● **Work to complete**
Repeat exactly the stretch of lines from the line containing "with Locations((tab_shift, front - tab_reach /" through the line containing "before = set(bpy.data.objects)", both included, and nothing else.

● **Available records**
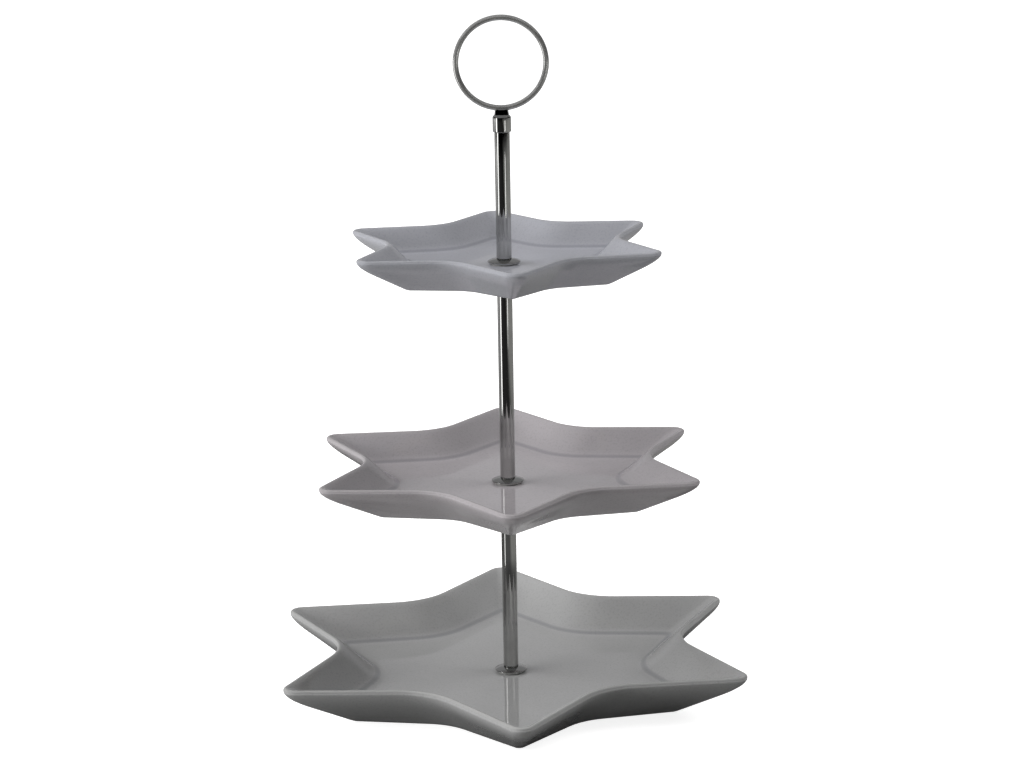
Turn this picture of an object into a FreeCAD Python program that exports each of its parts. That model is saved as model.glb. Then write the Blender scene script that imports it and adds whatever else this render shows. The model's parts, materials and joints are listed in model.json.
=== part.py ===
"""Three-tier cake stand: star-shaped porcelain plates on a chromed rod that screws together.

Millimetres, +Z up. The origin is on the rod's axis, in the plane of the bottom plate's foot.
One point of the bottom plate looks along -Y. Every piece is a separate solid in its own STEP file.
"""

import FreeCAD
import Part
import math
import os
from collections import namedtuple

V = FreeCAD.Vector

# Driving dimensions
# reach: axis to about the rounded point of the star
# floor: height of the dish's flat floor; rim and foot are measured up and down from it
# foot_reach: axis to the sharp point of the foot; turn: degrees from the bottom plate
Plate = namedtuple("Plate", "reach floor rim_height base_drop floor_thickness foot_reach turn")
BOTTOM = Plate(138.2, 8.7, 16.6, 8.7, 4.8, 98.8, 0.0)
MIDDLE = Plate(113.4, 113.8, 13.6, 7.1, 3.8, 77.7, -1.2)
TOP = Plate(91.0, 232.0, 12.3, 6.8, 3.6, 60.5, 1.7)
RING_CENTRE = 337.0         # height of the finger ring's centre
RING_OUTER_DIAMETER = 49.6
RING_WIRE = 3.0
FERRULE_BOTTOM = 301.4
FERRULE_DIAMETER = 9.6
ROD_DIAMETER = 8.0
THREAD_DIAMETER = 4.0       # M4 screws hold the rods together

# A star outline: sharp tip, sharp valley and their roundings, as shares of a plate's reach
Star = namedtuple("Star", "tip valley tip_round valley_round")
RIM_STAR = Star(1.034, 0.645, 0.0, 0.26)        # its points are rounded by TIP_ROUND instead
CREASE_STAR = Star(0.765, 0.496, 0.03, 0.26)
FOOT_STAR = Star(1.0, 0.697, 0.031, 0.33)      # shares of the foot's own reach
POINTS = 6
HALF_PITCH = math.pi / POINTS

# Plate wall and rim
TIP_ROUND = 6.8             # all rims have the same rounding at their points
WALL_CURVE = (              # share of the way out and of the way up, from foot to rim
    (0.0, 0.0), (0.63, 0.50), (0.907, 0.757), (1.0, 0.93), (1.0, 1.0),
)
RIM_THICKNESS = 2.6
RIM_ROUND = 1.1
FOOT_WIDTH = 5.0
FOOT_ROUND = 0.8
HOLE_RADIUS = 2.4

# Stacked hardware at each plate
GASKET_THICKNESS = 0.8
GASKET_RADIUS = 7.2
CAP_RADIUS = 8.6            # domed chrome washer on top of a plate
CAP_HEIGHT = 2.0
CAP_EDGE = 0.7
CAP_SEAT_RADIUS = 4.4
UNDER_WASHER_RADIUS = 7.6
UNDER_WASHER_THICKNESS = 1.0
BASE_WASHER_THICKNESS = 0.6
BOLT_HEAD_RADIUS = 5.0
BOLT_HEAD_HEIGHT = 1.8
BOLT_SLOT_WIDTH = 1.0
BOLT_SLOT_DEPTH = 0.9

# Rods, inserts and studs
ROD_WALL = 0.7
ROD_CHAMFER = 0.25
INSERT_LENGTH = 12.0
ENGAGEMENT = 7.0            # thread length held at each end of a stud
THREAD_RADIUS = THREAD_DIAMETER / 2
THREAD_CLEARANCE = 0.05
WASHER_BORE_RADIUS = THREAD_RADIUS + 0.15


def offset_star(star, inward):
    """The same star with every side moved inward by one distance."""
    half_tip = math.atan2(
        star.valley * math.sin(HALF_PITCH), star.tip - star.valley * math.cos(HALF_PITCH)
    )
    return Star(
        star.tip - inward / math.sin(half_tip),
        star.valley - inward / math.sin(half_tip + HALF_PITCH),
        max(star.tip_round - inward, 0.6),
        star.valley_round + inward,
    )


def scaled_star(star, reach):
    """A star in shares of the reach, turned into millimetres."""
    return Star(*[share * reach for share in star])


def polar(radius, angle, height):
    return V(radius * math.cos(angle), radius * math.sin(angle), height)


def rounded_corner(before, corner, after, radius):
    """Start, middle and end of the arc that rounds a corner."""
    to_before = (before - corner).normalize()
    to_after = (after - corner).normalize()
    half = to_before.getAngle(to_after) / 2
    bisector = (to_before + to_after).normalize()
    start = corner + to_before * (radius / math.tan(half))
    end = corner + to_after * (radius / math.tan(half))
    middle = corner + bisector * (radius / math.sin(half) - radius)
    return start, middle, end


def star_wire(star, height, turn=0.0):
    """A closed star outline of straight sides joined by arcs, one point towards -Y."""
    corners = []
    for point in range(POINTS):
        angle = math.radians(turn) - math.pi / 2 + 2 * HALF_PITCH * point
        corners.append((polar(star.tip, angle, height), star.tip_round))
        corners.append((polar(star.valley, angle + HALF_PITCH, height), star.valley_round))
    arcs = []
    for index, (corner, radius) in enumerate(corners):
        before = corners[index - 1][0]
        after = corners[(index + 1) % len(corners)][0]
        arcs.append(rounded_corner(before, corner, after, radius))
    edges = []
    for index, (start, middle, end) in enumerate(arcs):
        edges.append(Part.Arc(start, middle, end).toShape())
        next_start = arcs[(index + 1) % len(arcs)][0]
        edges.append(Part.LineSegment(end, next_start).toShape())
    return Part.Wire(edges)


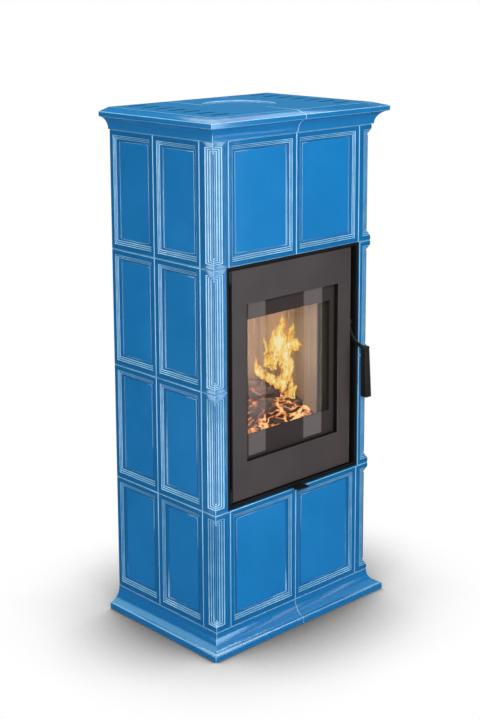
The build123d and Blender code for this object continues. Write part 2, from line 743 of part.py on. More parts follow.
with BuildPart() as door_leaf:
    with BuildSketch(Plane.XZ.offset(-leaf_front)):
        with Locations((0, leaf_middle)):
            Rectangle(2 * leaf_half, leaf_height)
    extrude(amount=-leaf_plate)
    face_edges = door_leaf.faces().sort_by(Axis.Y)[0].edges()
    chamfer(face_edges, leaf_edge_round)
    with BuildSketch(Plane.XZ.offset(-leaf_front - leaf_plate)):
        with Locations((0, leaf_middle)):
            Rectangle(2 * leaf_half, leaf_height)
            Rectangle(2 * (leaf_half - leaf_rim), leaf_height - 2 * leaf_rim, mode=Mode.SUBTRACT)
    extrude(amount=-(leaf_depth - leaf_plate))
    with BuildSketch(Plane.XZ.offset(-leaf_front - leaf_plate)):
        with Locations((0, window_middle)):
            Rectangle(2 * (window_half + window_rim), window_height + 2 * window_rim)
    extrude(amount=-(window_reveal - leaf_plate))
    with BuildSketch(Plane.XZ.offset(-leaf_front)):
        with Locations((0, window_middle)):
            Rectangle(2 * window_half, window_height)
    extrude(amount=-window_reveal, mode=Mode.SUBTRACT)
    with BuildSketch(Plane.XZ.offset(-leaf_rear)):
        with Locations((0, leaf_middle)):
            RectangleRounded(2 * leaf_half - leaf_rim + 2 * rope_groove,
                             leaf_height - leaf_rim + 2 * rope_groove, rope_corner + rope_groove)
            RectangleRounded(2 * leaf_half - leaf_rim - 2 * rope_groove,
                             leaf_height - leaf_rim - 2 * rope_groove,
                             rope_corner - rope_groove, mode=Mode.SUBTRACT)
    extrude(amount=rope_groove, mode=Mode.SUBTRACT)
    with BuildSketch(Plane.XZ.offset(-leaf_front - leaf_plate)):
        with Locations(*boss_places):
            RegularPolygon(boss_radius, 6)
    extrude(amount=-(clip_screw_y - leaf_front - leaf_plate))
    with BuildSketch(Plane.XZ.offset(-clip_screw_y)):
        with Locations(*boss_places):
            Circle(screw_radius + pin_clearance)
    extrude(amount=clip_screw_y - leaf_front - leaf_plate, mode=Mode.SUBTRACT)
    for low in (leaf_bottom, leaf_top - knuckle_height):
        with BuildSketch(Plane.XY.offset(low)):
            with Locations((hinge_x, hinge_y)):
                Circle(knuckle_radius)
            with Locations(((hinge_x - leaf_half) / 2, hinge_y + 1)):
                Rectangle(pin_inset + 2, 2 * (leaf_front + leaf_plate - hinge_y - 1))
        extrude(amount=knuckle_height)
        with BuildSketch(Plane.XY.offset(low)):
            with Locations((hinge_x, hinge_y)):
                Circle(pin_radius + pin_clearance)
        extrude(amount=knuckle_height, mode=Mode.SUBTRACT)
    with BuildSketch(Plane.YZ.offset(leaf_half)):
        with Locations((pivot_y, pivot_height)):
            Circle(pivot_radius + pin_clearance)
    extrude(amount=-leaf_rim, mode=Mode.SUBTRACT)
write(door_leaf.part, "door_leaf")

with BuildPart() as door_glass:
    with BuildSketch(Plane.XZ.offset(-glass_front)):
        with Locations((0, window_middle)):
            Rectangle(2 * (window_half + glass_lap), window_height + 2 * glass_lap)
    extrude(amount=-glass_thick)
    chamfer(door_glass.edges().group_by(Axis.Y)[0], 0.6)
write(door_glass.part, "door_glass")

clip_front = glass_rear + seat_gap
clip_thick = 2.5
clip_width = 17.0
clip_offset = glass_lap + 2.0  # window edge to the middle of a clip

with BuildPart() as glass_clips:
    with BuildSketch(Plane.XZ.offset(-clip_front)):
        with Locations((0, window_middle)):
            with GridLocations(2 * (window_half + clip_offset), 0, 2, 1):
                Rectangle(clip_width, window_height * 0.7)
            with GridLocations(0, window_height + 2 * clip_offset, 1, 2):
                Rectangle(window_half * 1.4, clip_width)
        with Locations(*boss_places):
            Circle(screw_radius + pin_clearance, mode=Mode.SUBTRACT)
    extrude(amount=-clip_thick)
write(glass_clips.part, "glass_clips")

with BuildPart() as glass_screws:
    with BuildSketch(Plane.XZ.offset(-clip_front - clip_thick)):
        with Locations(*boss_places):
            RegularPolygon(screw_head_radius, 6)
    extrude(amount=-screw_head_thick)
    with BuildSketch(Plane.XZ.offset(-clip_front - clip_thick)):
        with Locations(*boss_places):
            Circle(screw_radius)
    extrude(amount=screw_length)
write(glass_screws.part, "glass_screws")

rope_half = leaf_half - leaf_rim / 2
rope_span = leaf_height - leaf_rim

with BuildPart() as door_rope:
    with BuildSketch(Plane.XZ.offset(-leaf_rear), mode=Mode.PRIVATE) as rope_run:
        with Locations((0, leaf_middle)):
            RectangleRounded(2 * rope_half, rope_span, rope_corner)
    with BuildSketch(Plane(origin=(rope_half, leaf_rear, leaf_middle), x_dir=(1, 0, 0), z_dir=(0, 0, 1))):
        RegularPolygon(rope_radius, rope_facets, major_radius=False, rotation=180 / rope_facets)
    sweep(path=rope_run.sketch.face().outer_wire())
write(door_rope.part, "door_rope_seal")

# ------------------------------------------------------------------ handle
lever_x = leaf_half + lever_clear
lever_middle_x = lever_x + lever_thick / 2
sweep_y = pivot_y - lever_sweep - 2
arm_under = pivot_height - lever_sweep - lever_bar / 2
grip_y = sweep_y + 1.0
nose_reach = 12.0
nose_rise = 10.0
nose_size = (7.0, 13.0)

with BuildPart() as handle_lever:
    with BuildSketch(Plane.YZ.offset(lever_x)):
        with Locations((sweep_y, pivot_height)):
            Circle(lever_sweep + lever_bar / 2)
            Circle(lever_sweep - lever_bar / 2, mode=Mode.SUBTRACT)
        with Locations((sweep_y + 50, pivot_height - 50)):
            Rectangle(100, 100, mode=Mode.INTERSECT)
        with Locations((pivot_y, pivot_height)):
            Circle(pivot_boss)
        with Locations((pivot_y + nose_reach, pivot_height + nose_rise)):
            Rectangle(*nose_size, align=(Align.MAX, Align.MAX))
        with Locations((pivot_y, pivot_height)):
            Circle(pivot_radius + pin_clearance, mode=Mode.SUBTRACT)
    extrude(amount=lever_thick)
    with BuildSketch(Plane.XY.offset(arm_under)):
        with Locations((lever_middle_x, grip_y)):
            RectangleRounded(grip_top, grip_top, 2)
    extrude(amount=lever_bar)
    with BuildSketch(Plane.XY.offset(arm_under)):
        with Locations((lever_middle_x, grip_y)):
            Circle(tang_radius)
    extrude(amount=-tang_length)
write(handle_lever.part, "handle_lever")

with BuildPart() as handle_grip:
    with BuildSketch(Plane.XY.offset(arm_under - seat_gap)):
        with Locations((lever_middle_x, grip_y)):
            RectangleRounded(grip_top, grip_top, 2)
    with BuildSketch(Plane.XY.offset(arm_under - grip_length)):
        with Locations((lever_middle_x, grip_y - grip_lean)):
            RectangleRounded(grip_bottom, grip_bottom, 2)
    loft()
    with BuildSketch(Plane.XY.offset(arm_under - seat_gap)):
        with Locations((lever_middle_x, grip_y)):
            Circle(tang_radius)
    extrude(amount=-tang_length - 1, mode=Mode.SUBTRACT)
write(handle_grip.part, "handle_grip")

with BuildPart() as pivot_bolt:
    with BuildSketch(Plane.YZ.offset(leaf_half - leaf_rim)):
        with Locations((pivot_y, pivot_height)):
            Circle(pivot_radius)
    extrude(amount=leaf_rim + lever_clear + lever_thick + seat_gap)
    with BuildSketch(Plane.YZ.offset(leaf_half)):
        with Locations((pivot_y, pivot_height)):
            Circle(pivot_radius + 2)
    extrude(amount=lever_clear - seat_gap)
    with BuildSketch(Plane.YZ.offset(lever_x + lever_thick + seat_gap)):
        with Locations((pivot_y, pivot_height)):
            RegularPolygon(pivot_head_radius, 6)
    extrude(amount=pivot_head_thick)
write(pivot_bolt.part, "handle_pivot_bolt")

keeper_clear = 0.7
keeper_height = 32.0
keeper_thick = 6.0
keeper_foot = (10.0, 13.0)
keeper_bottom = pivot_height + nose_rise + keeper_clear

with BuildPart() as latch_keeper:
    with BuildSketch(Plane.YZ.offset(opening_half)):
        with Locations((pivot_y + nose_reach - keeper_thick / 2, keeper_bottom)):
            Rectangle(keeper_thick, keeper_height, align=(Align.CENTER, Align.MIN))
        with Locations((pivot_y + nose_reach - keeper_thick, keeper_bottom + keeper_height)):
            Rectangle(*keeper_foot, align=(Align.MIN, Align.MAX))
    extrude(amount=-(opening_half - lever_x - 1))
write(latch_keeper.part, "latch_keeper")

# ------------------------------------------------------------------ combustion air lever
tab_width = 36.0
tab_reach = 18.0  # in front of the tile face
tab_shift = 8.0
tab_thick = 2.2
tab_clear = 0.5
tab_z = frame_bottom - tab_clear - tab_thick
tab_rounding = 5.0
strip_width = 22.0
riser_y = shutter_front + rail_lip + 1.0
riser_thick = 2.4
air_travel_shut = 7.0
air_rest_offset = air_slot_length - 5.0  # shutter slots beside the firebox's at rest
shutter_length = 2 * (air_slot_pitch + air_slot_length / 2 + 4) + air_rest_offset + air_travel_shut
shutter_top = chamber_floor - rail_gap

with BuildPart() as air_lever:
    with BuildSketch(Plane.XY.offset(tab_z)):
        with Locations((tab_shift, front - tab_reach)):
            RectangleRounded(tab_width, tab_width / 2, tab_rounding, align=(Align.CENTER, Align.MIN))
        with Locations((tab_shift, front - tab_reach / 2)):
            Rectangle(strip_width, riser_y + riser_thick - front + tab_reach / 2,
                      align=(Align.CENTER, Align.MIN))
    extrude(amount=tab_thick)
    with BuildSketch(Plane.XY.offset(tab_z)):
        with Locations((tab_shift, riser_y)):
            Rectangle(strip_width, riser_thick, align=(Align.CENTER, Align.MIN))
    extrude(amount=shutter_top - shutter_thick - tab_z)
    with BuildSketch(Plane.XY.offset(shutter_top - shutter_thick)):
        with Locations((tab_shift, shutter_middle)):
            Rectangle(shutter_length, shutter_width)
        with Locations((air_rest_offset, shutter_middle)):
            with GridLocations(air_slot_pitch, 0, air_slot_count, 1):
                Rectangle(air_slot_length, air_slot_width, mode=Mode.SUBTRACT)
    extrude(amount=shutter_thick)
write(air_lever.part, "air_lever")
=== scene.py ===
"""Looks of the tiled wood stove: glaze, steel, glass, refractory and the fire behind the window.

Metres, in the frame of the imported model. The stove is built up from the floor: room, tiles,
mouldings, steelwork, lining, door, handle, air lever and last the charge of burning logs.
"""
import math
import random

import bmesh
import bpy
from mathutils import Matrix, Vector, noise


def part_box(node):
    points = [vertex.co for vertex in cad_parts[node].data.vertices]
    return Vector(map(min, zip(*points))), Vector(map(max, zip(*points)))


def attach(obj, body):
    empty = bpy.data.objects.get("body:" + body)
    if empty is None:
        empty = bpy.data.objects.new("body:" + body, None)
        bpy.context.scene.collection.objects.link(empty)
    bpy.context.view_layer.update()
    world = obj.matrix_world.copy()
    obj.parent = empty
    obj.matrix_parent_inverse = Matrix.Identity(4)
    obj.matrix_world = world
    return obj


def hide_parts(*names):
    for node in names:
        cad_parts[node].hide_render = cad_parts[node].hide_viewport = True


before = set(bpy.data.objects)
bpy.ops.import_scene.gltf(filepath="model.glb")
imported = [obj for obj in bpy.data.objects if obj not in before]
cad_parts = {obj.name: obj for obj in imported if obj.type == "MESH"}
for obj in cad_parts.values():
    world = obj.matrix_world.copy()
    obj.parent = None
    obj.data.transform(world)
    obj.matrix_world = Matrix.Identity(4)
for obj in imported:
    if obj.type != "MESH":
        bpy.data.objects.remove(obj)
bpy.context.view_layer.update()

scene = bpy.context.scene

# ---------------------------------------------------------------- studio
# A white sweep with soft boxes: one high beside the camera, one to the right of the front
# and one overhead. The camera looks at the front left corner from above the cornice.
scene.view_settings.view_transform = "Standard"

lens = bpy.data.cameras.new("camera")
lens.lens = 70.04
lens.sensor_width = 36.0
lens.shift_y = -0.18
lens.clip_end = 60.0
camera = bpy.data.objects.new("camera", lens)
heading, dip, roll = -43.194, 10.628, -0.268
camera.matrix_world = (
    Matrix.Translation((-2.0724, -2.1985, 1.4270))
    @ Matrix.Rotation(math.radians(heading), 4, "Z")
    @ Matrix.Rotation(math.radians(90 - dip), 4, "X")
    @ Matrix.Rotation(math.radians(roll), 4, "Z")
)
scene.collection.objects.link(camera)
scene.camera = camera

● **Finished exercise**
        with Locations((tab_shift, front - tab_reach / 2)):
            Rectangle(strip_width, riser_y + riser_thick - front + tab_reach / 2,
                      align=(Align.CENTER, Align.MIN))
    extrude(amount=tab_thick)
    with BuildSketch(Plane.XY.offset(tab_z)):
        with Locations((tab_shift, riser_y)):
            Rectangle(strip_width, riser_thick, align=(Align.CENTER, Align.MIN))
    extrude(amount=shutter_top - shutter_thick - tab_z)
    with BuildSketch(Plane.XY.offset(shutter_top - shutter_thick)):
        with Locations((tab_shift, shutter_middle)):
            Rectangle(shutter_length, shutter_width)
        with Locations((air_rest_offset, shutter_middle)):
            with GridLocations(air_slot_pitch, 0, air_slot_count, 1):
                Rectangle(air_slot_length, air_slot_width, mode=Mode.SUBTRACT)
    extrude(amount=shutter_thick)
write(air_lever.part, "air_lever")
=== scene.py ===
"""Looks of the tiled wood stove: glaze, steel, glass, refractory and the fire behind the window.

Metres, in the frame of the imported model. The stove is built up from the floor: room, tiles,
mouldings, steelwork, lining, door, handle, air lever and last the charge of burning logs.
"""
import math
import random

import bmesh
import bpy
from mathutils import Matrix, Vector, noise


def part_box(node):
    points = [vertex.co for vertex in cad_parts[node].data.vertices]
    return Vector(map(min, zip(*points))), Vector(map(max, zip(*points)))


def attach(obj, body):
    empty = bpy.data.objects.get("body:" + body)
    if empty is None:
        empty = bpy.data.objects.new("body:" + body, None)
        bpy.context.scene.collection.objects.link(empty)
    bpy.context.view_layer.update()
    world = obj.matrix_world.copy()
    obj.parent = empty
    obj.matrix_parent_inverse = Matrix.Identity(4)
    obj.matrix_world = world
    return obj


def hide_parts(*names):
    for node in names:
        cad_parts[node].hide_render = cad_parts[node].hide_viewport = True


before = set(bpy.data.objects)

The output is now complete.